Собеседник подошёл ближе.
– Алексей, ситуация сложная. Но давайте попробуем в ней разобраться. Вы согласны, что мы с вами друзья и не хотим причинять друг другу ни хлопот, ни вреда?
– Полностью согласен.
– Тогда давайте поступим вот как. Всё, что вы мне рассказали, просто оказалось удивительным. Об этом я должен доложить наверх. И если они не сочтут меня сумасшедшим, пришлют свои инструкции и директивы. Вы меня понимаете?
– Понимаю, – заявил я и тут же добавил: – Господин Шульц, раз уж вы будете связываться с Центром, то могу вас попросить кое-что им передать и кое о чём у них узнать?
– Конечно, Алексей. Что мне нужно им сообщить?
– Спросите, пожалуйста, долетел ли к ним самолет с остатками дивизии. И поинтересуйтесь, пожалуйста, о самочувствии бойцов, командиров и медперсонала.
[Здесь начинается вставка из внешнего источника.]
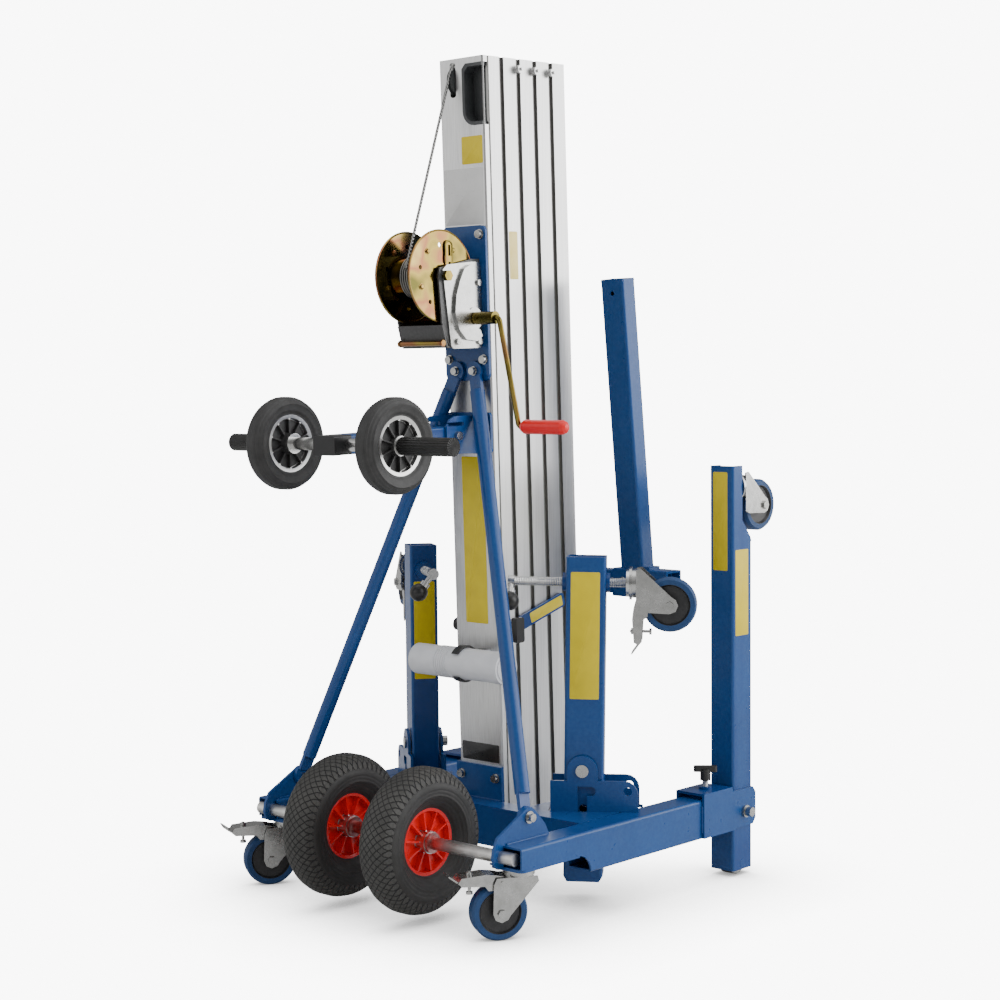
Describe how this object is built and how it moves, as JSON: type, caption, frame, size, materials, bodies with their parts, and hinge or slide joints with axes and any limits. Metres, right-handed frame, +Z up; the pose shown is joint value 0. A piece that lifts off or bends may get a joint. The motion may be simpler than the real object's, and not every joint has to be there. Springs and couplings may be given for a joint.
{
  "type": "material_lift",
  "caption": "Hand-cranked telescopic material lift with a blue base, silver mast and folding legs, stored upright",
  "frame": {"origin": "middle of the footprint's box, on the floor", "axes": "+X to the operator's right, +Y to the load side, +Z up"},
  "size_m": [0.8448, 1.0442, 1.7193],
  "materials": {
    "blue_paint": "glossy powder coat",
    "aluminium": "satin extruded, vertical draw lines",
    "zinc": "bright zinc plate",
    "gold_zinc": "yellow passivated zinc",
    "black_paint": "satin black",
    "black_plastic": "moulded",
    "grey_plastic": "moulded",
    "tube_plastic": "smooth light grey",
    "red_plastic": "smooth red grip",
    "red_paint": "glossy red",
    "black_rubber": "matt",
    "tyre_rubber": "block tread",
    "blue_rubber": "elastic blue tread on a black core",
    "wire_steel": "twisted strands"
  },
  "bodies": {
    "base": {"base_frame": "blue_paint", "mast_section_1": "aluminium", "winch_plate": "blue_paint", "winch_frame": "black_paint", "winch_cover": "zinc", "frame_bolts": "zinc", "struts": "blue_paint", "rear_axle": "zinc", "handle_bracket": "blue_paint", "mast_grip": "grey_plastic", "document_tube": "tube_plastic", "wire_rope": "wire_steel"},
    "mast_2": {"mast_section_2": "aluminium"},
    "mast_3": {"mast_section_3": "aluminium"},
    "mast_4": {"mast_section_4": "aluminium"},
    "mast_5": {"mast_section_5": "aluminium", "carriage": "blue_paint"},
    "fork_left": {"fork_left": "blue_paint"},
    "fork_right": {"fork_right": "blue_paint"},
    "winch_drum": {"winch_drum": "gold_zinc"},
    "winch_crank": {"winch_crank": "zinc"},
    "crank_grip": {"crank_grip": "red_plastic"},
    "top_pulley": {"top_pulley": "black_plastic"},
    "handle": {"handle_arm": "blue_paint", "handle_bar": "zinc"},
    "handle_wheel_left": {"handle_wheel_left": "black_rubber"},
    "wheel_left": {"wheel_tyre_left": "tyre_rubber", "wheel_rim_left": "red_paint"},
    "handle_wheel_right": {"handle_wheel_right": "black_rubber"},
    "wheel_right": {"wheel_tyre_right": "tyre_rubber", "wheel_rim_right": "red_paint"},
    "rear_caster_left": {"rear_caster_fork_left": "zinc"},
    "rear_caster_wheel_left": {"rear_caster_wheel_left": "blue_rubber"},
    "rear_caster_pedal_left": {"rear_caster_pedal_left": "zinc"},
    "rear_caster_right": {"rear_caster_fork_right": "zinc"},
    "rear_caster_wheel_right": {"rear_caster_wheel_right": "blue_rubber"},
    "rear_caster_pedal_right": {"rear_caster_pedal_right": "zinc"},
    "stabiliser_pivot_left": {"stabiliser_pivot_left": "zinc"},
    "stabiliser_leg_left": {"stabiliser_leg_left": "blue_paint"},
    "stabiliser_screw_left": {"stabiliser_screw_left": "zinc"},
    "stabiliser_fork_left": {"stabiliser_fork_left": "zinc"},
    "stabiliser_wheel_left": {"stabiliser_wheel_left": "blue_rubber"},
    "stabiliser_pedal_left": {"stabiliser_pedal_left": "zinc"},
    "stabiliser_pivot_right": {"stabiliser_pivot_right": "zinc"},
    "stabiliser_leg_right": {"stabiliser_leg_right": "blue_paint"},
    "stabiliser_screw_right": {"stabiliser_screw_right": "zinc"},
    "stabiliser_fork_right": {"stabiliser_fork_right": "zinc"},
    "stabiliser_wheel_right": {"stabiliser_wheel_right": "blue_rubber"},
    "stabiliser_pedal_right": {"stabiliser_pedal_right": "zinc"},
    "front_leg_left": {"front_leg_left": "blue_paint"},
    "front_roller_left": {"front_roller_left": "zinc"},
    "front_caster_left": {"front_caster_fork_left": "zinc"},
    "front_caster_wheel_left": {"front_caster_wheel_left": "blue_rubber"},
    "socket_knob_left": {"socket_knob_left": "black_plastic"},
    "front_leg_right": {"front_leg_right": "blue_paint"},
    "front_roller_right": {"front_roller_right": "zinc"},
    "front_caster_right": {"front_caster_fork_right": "zinc"},
    "front_caster_wheel_right": {"front_caster_wheel_right": "blue_rubber"},
    "socket_knob_right": {"socket_knob_right": "black_plastic"},
    "lock_bar": {"lock_bar": "blue_paint"}
  },
  "joints": [
    {"name": "mast_slide_2", "type": "slide", "parent": "base", "child": "mast_2", "axis": [0, -0.0311, 0.9995], "range_m": [0, 1.1]},
    {"name": "mast_slide_3", "type": "slide", "parent": "mast_2", "child": "mast_3", "axis": [0, -0.0311, 0.9995], "range_m": [0, 1.1]},
    {"name": "mast_slide_4", "type": "slide", "parent": "mast_3", "child": "mast_4", "axis": [0, -0.0311, 0.9995], "range_m": [0, 1.1]},
    {"name": "mast_slide_5", "type": "slide", "parent": "mast_4", "child": "mast_5", "axis": [0, -0.0311, 0.9995], "range_m": [0, 1.1]},
    {"name": "fork_slide_left", "type": "slide", "parent": "mast_5", "child": "fork_left", "axis": [1, 0, 0], "range_m": [-0.06, 0.055]},
    {"name": "fork_slide_right", "type": "slide", "parent": "mast_5", "child": "fork_right", "axis": [1, 0, 0], "range_m": [-0.055, 0.06]},
    {"name": "drum_turn", "type": "hinge", "parent": "base", "child": "winch_drum", "pos_m": [0, -0.17376, 1.266], "axis": [1, 0, 0], "continuous": true},
    {"name": "crank_turn", "type": "hinge", "parent": "base", "child": "winch_crank", "pos_m": [0, -0.09513, 1.1824], "axis": [1, 0, 0], "continuous": true},
    {"name": "crank_grip_turn", "type": "hinge", "parent": "winch_crank", "child": "crank_grip", "pos_m": [0.18, -0.03696, 0.96195], "axis": [1, 0, 0], "continuous": true},
    {"name": "pulley_turn", "type": "hinge", "parent": "base", "child": "top_pulley", "pos_m": [-0.022, -0.05919, 1.66775], "axis": [1, 0, 0], "continuous": true},
    {"name": "handle_fold", "type": "hinge", "parent": "base", "child": "handle", "pos_m": [0, -0.13478, 0.94506], "axis": [-1, 0, 0], "range_deg": [0, 45]},
    {"name": "handle_wheel_turn_left", "type": "hinge", "parent": "handle", "child": "handle_wheel_left", "pos_m": [-0.153, -0.43013, 0.93588], "axis": [1, 0, 0], "continuous": true},
    {"name": "wheel_turn_left", "type": "hinge", "parent": "base", "child": "wheel_left", "pos_m": [-0.109, -0.32937, 0.1625], "axis": [1, 0, 0], "continuous": true},
    {"name": "handle_wheel_turn_right", "type": "hinge", "parent": "handle", "child": "handle_wheel_right", "pos_m": [0.153, -0.43013, 0.93588], "axis": [1, 0, 0], "continuous": true},
    {"name": "wheel_turn_right", "type": "hinge", "parent": "base", "child": "wheel_right", "pos_m": [0.109, -0.32937, 0.1625], "axis": [1, 0, 0], "continuous": true},
    {"name": "rear_caster_swivel_left", "type": "hinge", "parent": "base", "child": "rear_caster_left", "pos_m": [-0.325, -0.28187, 0.137], "axis": [0, 0, 1], "continuous": true},
    {"name": "rear_caster_roll_left", "type": "hinge", "parent": "rear_caster_left", "child": "rear_caster_wheel_left", "pos_m": [-0.34726, -0.31749, 0.055], "axis": [0.848, -0.5299, 0], "continuous": true},
    {"name": "rear_caster_brake_left", "type": "hinge", "parent": "rear_caster_left", "child": "rear_caster_pedal_left", "pos_m": [-0.34673, -0.31664, 0.115], "axis": [0.848, -0.5299, 0], "range_deg": [-6, 3]},
    {"name": "rear_caster_swivel_right", "type": "hinge", "parent": "base", "child": "rear_caster_right", "pos_m": [0.325, -0.28187, 0.137], "axis": [0, 0, 1], "continuous": true},
    {"name": "rear_caster_roll_right", "type": "hinge", "parent": "rear_caster_right", "child": "rear_caster_wheel_right", "pos_m": [0.30274, -0.31749, 0.055], "axis": [0.848, -0.5299, 0], "continuous": true},
    {"name": "rear_caster_brake_right", "type": "hinge", "parent": "rear_caster_right", "child": "rear_caster_pedal_right", "pos_m": [0.30327, -0.31664, 0.115], "axis": [0.848, -0.5299, 0], "range_deg": [-6, 3]},
    {"name": "stabiliser_lift_left", "type": "slide", "parent": "base", "child": "stabiliser_pivot_left", "axis": [0, 0, 1], "range_m": [0, 0.129]},
    {"name": "stabiliser_fold_left", "type": "hinge", "parent": "stabiliser_pivot_left", "child": "stabiliser_leg_left", "pos_m": [-0.228, 0.02663, 0.097], "axis": [-0.5878, -0.809, 0], "range_deg": [0, 89.1]},
    {"name": "stabiliser_jack_left", "type": "slide", "parent": "stabiliser_leg_left", "child": "stabiliser_screw_left", "axis": [-0.8089, 0.5877, -0.0157], "range_m": [0, 0.06]},
    {"name": "stabiliser_swivel_left", "type": "hinge", "parent": "stabiliser_screw_left", "child": "stabiliser_fork_left", "pos_m": [-0.30536, 0.08284, 0.64557], "axis": [-0.8089, 0.5877, -0.0157], "continuous": true},
    {"name": "stabiliser_roll_left", "type": "hinge", "parent": "stabiliser_fork_left", "child": "stabiliser_wheel_left", "pos_m": [-0.37116, 0.13065, 0.60228], "axis": [0.5878, 0.809, 0], "continuous": true},
    {"name": "stabiliser_brake_left", "type": "hinge", "parent": "stabiliser_fork_left", "child": "stabiliser_pedal_left", "pos_m": [-0.32264, 0.09539, 0.60423], "axis": [0.5878, 0.809, 0], "range_deg": [-3, 6]},
    {"name": "stabiliser_lift_right", "type": "slide", "parent": "base", "child": "stabiliser_pivot_right", "axis": [0, 0, 1], "range_m": [0, 0.129]},
    {"name": "stabiliser_fold_right", "type": "hinge", "parent": "stabiliser_pivot_right", "child": "stabiliser_leg_right", "pos_m": [0.228, 0.02663, 0.097], "axis": [-0.5878, 0.809, 0], "range_deg": [0, 89.1]},
    {"name": "stabiliser_jack_right", "type": "slide", "parent": "stabiliser_leg_right", "child": "stabiliser_screw_right", "axis": [0.8089, 0.5877, -0.0157], "range_m": [0, 0.06]},
    {"name": "stabiliser_swivel_right", "type": "hinge", "parent": "stabiliser_screw_right", "child": "stabiliser_fork_right", "pos_m": [0.30536, 0.08284, 0.64557], "axis": [0.8089, 0.5877, -0.0157], "continuous": true},
    {"name": "stabiliser_roll_right", "type": "hinge", "parent": "stabiliser_fork_right", "child": "stabiliser_wheel_right", "pos_m": [0.37116, 0.13065, 0.60228], "axis": [-0.5878, 0.809, 0], "continuous": true},
    {"name": "stabiliser_brake_right", "type": "hinge", "parent": "stabiliser_fork_right", "child": "stabiliser_pedal_right", "pos_m": [0.32264, 0.09539, 0.60423], "axis": [-0.5878, 0.809, 0], "range_deg": [-6, 3]},
    {"name": "front_leg_fold_left", "type": "hinge", "parent": "base", "child": "front_leg_left", "pos_m": [-0.341, 0.38313, 0.139], "axis": [-1, 0, 0], "range_deg": [0, 90]},
    {"name": "front_roller_turn_left", "type": "hinge", "parent": "front_leg_left", "child": "front_roller_left", "pos_m": [-0.341, 0.38313, 0.0255], "axis": [1, 0, 0], "continuous": true},
    {"name": "front_caster_swivel_left", "type": "hinge", "parent": "front_leg_left", "child": "front_caster_left", "pos_m": [-0.341, 0.38513, 0.828], "axis": [0, 1, 0], "continuous": true},
    {"name": "front_caster_roll_left", "type": "hinge", "parent": "front_caster_left", "child": "front_caster_wheel_left", "pos_m": [-0.341, 0.46713, 0.786], "axis": [1, 0, 0], "continuous": true},
    {"name": "socket_knob_turn_left", "type": "hinge", "parent": "base", "child": "socket_knob_left", "pos_m": [-0.341, 0.29063, 0.24], "axis": [0, 0, 1], "range_deg": [-360, 0]},
    {"name": "front_leg_fold_right", "type": "hinge", "parent": "base", "child": "front_leg_right", "pos_m": [0.341, 0.38313, 0.139], "axis": [-1, 0, 0], "range_deg": [0, 90]},
    {"name": "front_roller_turn_right", "type": "hinge", "parent": "front_leg_right", "child": "front_roller_right", "pos_m": [0.341, 0.38313, 0.0255], "axis": [1, 0, 0], "continuous": true},
    {"name": "front_caster_swivel_right", "type": "hinge", "parent": "front_leg_right", "child": "front_caster_right", "pos_m": [0.341, 0.38513, 0.828], "axis": [0, 1, 0], "continuous": true},
    {"name": "front_caster_roll_right", "type": "hinge", "parent": "front_caster_right", "child": "front_caster_wheel_right", "pos_m": [0.341, 0.46713, 0.786], "axis": [1, 0, 0], "continuous": true},
    {"name": "socket_knob_turn_right", "type": "hinge", "parent": "base", "child": "socket_knob_right", "pos_m": [0.341, 0.29063, 0.24], "axis": [0, 0, 1], "range_deg": [-360, 0]},
    {"name": "lock_bar_swing", "type": "hinge", "parent": "base", "child": "lock_bar", "pos_m": [0.06, -0.01119, 0.5417], "axis": [-1, 0, 0], "range_deg": [0, 104]}
  ],
  "couplings": [
    {"joint": "mast_slide_3", "follows": "mast_slide_2", "ratio": 1},
    {"joint": "mast_slide_4", "follows": "mast_slide_2", "ratio": 1},
    {"joint": "mast_slide_5", "follows": "mast_slide_2", "ratio": 1},
    {"joint": "drum_turn", "follows": "mast_slide_2", "rad_per_m": 84.567},
    {"joint": "crank_turn", "follows": "mast_slide_2", "rad_per_m": -169.13},
    {"joint": "pulley_turn", "follows": "mast_slide_2", "rad_per_m": 136.52},
    {"joint": "stabiliser_fold_left", "follows": "stabiliser_lift_left", "rad_per_m": 12.055},
    {"joint": "stabiliser_fold_right", "follows": "stabiliser_lift_right", "rad_per_m": 12.055}
  ]
}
А еще попросите их, если у них есть связь с подпольем Троекуровска или какие-то другие возможности, то пусть поищут юго-западнее аэродрома, в болотах, лейтенанта государственной безопасности Воронцова.
– Этот лейтенант госбезопасности осведомлён об архивах в вагоне? – тут же вспомнил о своём визави.
В этот момент я понял, что сейчас мне нужно сразу же обеспечить алиби Воронцову, если, конечно, он жив. А потому заявил:
– Да откуда? Он же в тот момент на станции не был, когда вагоны взорвались. Архива он не видел. Я просто с ним при отступлении из города выходил. Он в болоте потерялся.
– Но вы рассказали о секретных документах?
– Нет, конечно.
– Почему? Вы посчитали это неважным?
– Вот именно! – честно ответил я и, пока явно беспокоящийся разведчик меня не перебил, продолжил: – Какой мне был прок от той информации? Ну вот сами подумайте. Вы просто не представляете, что там вокруг творилось в тот момент. Немчура со всех сторон летела, ехала и бежала в наступление. Разве в той обстановке меня могли интересовать какие-то бумажки?